The image of a hobbled Allen Craig tangled with a dirt-eating Will Middlebrooks by the third-base bag Saturday night was supposed to be the defining image of the 2013 World Series.
On a night in St. Louis where the Boston Red Sox were outhustled and out-managed, their devastating 5-4 loss in Game 3 on a defensive interference call was the turning point of the series.
Game 4 was going to feature an injured and unsure Clay Buchholz and the mood of Red Sox Nation was pitch black.
As they say, it is always darkest just before dawn.
Never in a million years would you have thought it would have been the Cardinals that could not get up off the ground.
Instead, the defining image from this championship series came in the sixth inning of Game 4.
David Ortiz—now the grizzled veteran—gathered his team around him and a Fox television camera and told them this was their moment.
They had lost a game where Jake Peavy—grinding his entire career just to start a World Series game—became so emotional that he nearly wept on the mound after getting into a jam in the fourth inning of Game 3.
They lost Shane Victorino to a back injury. Playing hurt for most of the season, he finally could not take anymore and asked out of the lineup after not being able to get loose in the batting cage before Game 4.
If you believe in momentum, then everything you saw as Game 4 started told you that the Red Sox had a great year and the St. Louis Cardinals were the deserved champions.

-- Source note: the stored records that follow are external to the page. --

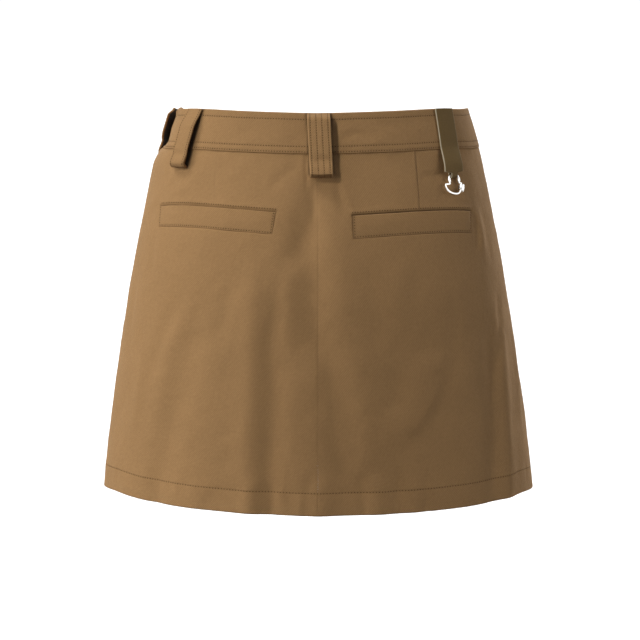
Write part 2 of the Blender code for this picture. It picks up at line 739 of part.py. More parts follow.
def shorts_rows():
    """Rows of the left half of the shorts: open rows down to the crotch, then closed rings."""
    share = np.linspace(0.0, 1.0, OUTER_STEPS + 1)
    bearing = 180.0 * share
    seat = [on_cloth(bearing, SHORTS_TOP, np.full(bearing.shape, SHORTS_LIFT))]
    seat += [body_point(bearing, level) for level in SEAT_LEVELS]
    for row in seat:
        row[:, 0] = np.maximum(row[:, 0], SEAM_GAP / 2)
    legs = []
    inner_share = np.linspace(0.0, 1.0, INNER_STEPS + 1)[1:-1]
    for step in range(LEG_ROWS):
        down = step / (LEG_ROWS - 1)
        level = CROTCH_LEVEL + (LEG_HEM_LEVEL - CROTCH_LEVEL) * down
        outer_leg = leg_point(-INNER_ARC + (180.0 + 2 * INNER_ARC) * share, level)
        outer = body_point(bearing, level) * (1 - ease(down)) + outer_leg * ease(down)
        start, end = outer[-1], outer[0]
        line = start + (end - start) * inner_share[:, None]
        line[:, 2] -= CROTCH_DIP * np.sin(math.pi * inner_share) * (1 - down)
        turn = 180.0 + INNER_ARC + (180.0 - 2 * INNER_ARC) * inner_share
        inner = line * (1 - ease(down)) + leg_point(turn, level) * ease(down)
        inner[:, 2] = line[:, 2]
        ring = np.concatenate([outer, inner])
        ring[:, 0] = np.maximum(ring[:, 0], SEAM_GAP / 2)
        legs.append(ring)
    return seat, legs


def add_shorts(name, side):
    """One half of the shorts: side is 1 for the wearer's left and -1 for the right."""
    seat, legs = shorts_rows()
    body = bmesh.new()
    rows = []
    for points in seat + legs:
        rows.append([body.verts.new((side * x, y, z)) for x, y, z in points])
    for upper, lower in zip(rows, rows[1:]):
        count = len(upper)
        closed = count > OUTER_STEPS + 1
        for here in range(count if closed else count - 1):
            after = (here + 1) % count
            body.faces.new((upper[here], upper[after], lower[after], lower[here]))
    bmesh.ops.recalc_face_normals(body, faces=body.faces)
    mesh = bpy.data.meshes.new(name)
    body.to_mesh(mesh)
    body.free()
    if mesh.polygons[0].normal.dot(mesh.polygons[0].center) < 0:
        mesh.flip_normals()
    mesh.shade_smooth()
    shorts = add_object(name, mesh, material("jersey", JERSEY_TAN, 0.9))
    thick = shorts.modifiers.new("jersey", "SOLIDIFY")
    thick.thickness = JERSEY
    thick.offset = -1.0
    thick.use_even_offset = True


def build_shorts():
    add_shorts("shorts_left", 1)
    add_shorts("shorts_right", -1)


def clear_scene():
    for old in list(bpy.data.objects):
        bpy.data.objects.remove(old, do_unlink=True)


def build():
    clear_scene()
    build_panels()
    build_band()
    build_loops()
    build_welts()
    build_strap()
    build_ring()
    build_button()
    build_shorts()


build()
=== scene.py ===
"""Looks of a short A-line golf skort of cotton twill, filled out as if worn, with its inner shorts.

Units are metres. A place on the cloth is given by its bearing round the body and its drop below
the waist edge. Bearings are in degrees: 0 is the centre back (+Y), 90 the wearer's left (+X), 180
the centre front, and negative bearings are on the wearer's right.
"""

import math

import bpy
import numpy as np
from mathutils import Matrix, Vector


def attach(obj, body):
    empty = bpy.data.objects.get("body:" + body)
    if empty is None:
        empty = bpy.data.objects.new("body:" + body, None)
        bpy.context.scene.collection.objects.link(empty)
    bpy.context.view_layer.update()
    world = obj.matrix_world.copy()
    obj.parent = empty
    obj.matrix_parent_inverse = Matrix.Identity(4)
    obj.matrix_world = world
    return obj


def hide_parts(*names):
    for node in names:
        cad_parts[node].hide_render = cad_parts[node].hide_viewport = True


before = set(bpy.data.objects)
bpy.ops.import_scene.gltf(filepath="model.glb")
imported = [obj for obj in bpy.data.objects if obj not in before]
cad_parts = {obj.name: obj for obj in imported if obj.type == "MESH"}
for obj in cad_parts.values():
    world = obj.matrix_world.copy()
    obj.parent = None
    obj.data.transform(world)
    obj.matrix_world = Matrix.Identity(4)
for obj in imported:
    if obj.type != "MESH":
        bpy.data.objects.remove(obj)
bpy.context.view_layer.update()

# Main sizes of the garment
BAND_HEIGHT = 0.035
SIDE_LENGTH = 0.3435
HEM_DEPTH = 0.021
BAND_CLOTH = 0.0024
BAND_PROUD = 0.0008
WAIST_Z = 0.019
HEM_Z = WAIST_Z - SIDE_LENGTH
HEM_LEAN = 0.0010

# Plan sections of the outer face. The level is measured down from the side of the waist edge.
SECTION_COLUMNS = ("level", "half_width", "back_depth", "front_depth", "fullness")
SECTIONS = (
    (-0.010, 0.1300, 0.0915, 0.0985, 2.12),
    (0.000, 0.1332, 0.0940, 0.1000, 2.12),
    (0.038, 0.1445, 0.1055, 0.1065, 2.12),
    (0.085, 0.1548, 0.1205, 0.1150, 2.12),
    (0.145, 0.1665, 0.1325, 0.1215, 2.10),
    (0.200, 0.1754, 0.1375, 0.1270, 2.06),
    (0.260, 0.1846, 0.1400, 0.1330, 2.00),
    (0.343, 0.1942, 0.1420, 0.1410, 1.96),
    (0.365, 0.1965, 0.1425, 0.1430, 1.96),
)

# Rise of the waist edge and of the hem, above those of the side of the waist and the hem. The hem
# also leans: it is HEM_LEAN higher at the wearer's left side and as much lower at the right.
EDGE_COLUMNS = ("bearing", "waist_rise", "hem_rise")
EDGES = (
    (0.0, 0.0021, 0.0000),
    (25.0, 0.0032, 0.0012),
    (50.0, 0.0038, 0.0028),
    (70.0, 0.0018, 0.0048),
    (90.0, 0.0003, 0.0022),
    (120.0, -0.0090, 0.0040),
    (150.0, -0.0160, 0.0015),
    (180.0, -0.0190, 0.0000),
)

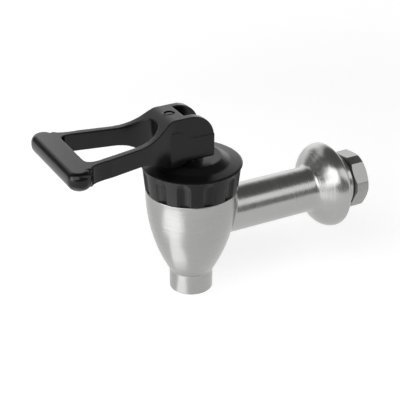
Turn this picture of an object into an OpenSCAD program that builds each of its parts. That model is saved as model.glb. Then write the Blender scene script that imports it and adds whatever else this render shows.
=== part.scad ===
// Boiler tap with a cam lever: a turned steel cup and shank, a fluted bonnet, a
// looped handle that lifts a sprung stem, and the fittings that hold it to a wall.
// The origin is the centre of the collar's wall face. The shank runs along Y,
// the cup hangs at -Y, and +Z is up.

/* [Cup] */
// Radius of the cup at its rim, under the bonnet
cup_rim_r = 16.4; // [15.5:0.1:17.5]
// Height of the bulged cup, from its rim down to the spout
cup_h = 32.7; // [31:0.1:36]
// Radius of the arc that the cup's side follows
cup_arc_r = 62.7; // [56:0.1:75]
// Wall of the cup where the chamber follows its side
cup_wall = 2.4; // [2:0.1:3]
// Radius of the straight chamber that holds the plug
chamber_r = 12.4; // [11.8:0.1:12.9]
// Radius of the neck's thread
neck_r = 14.4; // [14:0.1:14.8]

/* [Spout] */
// Outer radius of the spout
spout_r = 7.85; // [7.4:0.05:9]
// Length of the straight spout
spout_len = 7.6; // [5:0.1:20]
// Radius of the outlet through the spout
outlet_r = 5.8; // [5:0.1:6.2]
// Slope width of the conical seat round the outlet
seat_w = 2.5; // [1.8:0.1:2.8]

/* [Shank] */
// Distance from the wall face to the cup's axis
reach = 60.3; // [50:0.1:90]
// Depth of the shank's axis below the cup's rim
shank_drop = 12.7; // [11:0.1:15]
// Outer radius of the shank
shank_r = 8.5; // [7.8:0.1:9.5]
// Radius of the waterway through the shank
bore_r = 5.5; // [4:0.1:5.8]
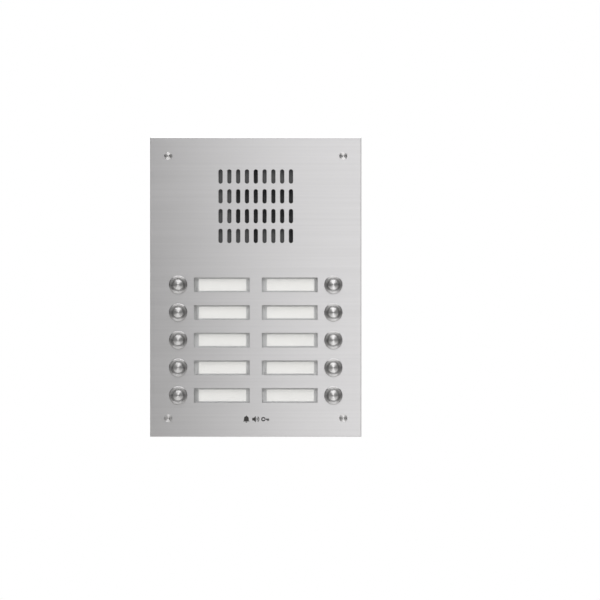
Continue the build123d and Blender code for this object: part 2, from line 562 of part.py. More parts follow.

We could not have been more wrong.
Buchholz gnashed and gritted his way through four innings. Jonny Gomes—put in the lineup 90 minutes before the game started—crushed the game-winning hit.
The team had knocked itself on the canvas, then picked themselves up, dusting themselves off in the process.
By the time Jon Lester warmed up to pitch Game 5, you could see the one thing in a team as a fan you know is fatal. The Cardinals looked scared.
The Red Sox had won.
Michael Wacha—St. Louis’ playoff phenom—thought he was ready, but the Red Sox figured him out in the middle innings of his Game 2 start. If you wait long enough, he will miss the strike zone.
In 3.2 innings Wednesday, he walked four—Ortiz intentionally.
Every night, there was a different hero. Wednesday, there were 25.
From Victorino’s bases clearing double that drove in the championship runs to John Lackey tipping his cap to the faithful that tried to run him out of town two years ago, every little thing was indeed going to be all right.
This season was more than what happened on the field.
When Boston needed the Red Sox the most, the Sox gave them a year for the ages. The bond between the team and fans is real. To have it end at Fenway made it even bigger.
Yes, we can believe it.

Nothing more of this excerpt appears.